There’s nothing like moving the patio furniture inside the house and scrambling to find the D batteries, to make you say to yourself: “I need to get this place together. I need to get my act together.”

Any problem you have in your life, any painful decision you have to make — these are all magnified when a crisis hits.

“I heard several people report that they needed to clean up their homes and get rid of things that they’ve been putting off disposing of,” Ingram says. “The time and energy it takes to evaluate what to put away and what to take a chance on can also cause anxiety and dis-ease.”

Forget to get that palm tree trimmed? Hurricanes are nature’s most ferocious landscapers.

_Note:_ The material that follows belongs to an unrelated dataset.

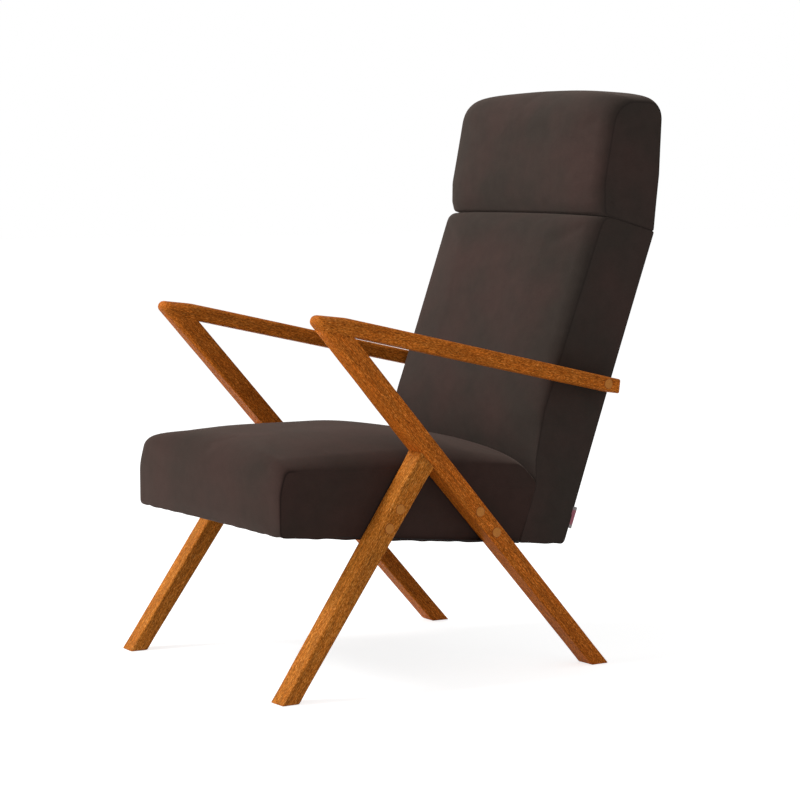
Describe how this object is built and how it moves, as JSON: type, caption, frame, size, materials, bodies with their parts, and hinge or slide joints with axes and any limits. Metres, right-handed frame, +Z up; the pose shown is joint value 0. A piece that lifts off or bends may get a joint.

Forget to fill up with gas or fix your car? Spend your last $20 on beer? Have no friends nearby? Then you don’t have options to evacuate in a storm.

Your own behaviors have limited your options — and that’s usually not a fun place to be.

Trouble illuminates what’s already right in your life — and can fill you with gratitude.

A Facebook friend of mine posted this last week: “I have so much to be grateful for. I look back to this time last week and how dire it looked for all of us. It changes you. You realize what is worth holding onto and what you should let fall away.”

Trouble reveals how little we have control over.

Our greatest enemy is our need for certainty, says Allison Carmen, author of “The Gift of Maybe.”

Hurricanes remind us that we’re not in control. Think about it. Didn’t you feel as much stress before the storm as you did during the storm? That’s because you didn’t know where Irma would go and what would happen.

“At any given time, much of our suffering comes not from the moment we are in, but instead from our projection of what will happen in the future,” Carmen told Psychology Today. “In reality, we have no idea what will happen next. We never have and never will.”

Trying to find comfort in certainty is a waste of time. Try to “live in the open space of not knowing,” Carmen suggests.

“Negative projections about the future just make us sick. Projections of our fear and worry make it possible that we will not find the strength and resilience needed” when they’re really needed.

Trouble clarifies our relationships and how happy we are in them.

“Events such as Irma cause some people to evaluate or reevaluate their place in relationships and make new choices about the need for forgiveness, patience, charity and acceptance,” Ingram says. “In my practice, I have seen that the things that break up relationships are typically a host of the menial. If the house catches on fire, people pull together — but if someone squeezes the toothpaste in the middle or leaves the toilet seat up, war is inevitable.”

When a disaster like Irma threatens, we consider — consciously or unconsciously — our place in our relationships and to whom we are connected. If we can help others, it helps our own self-esteem, Ingram says.

“Irma and other disasters draw people together and force us to evaluate our view of the things – or people — in which we put our faith. We are prompted to look at who we are in relationships, and the kind of person we want to be in the world.”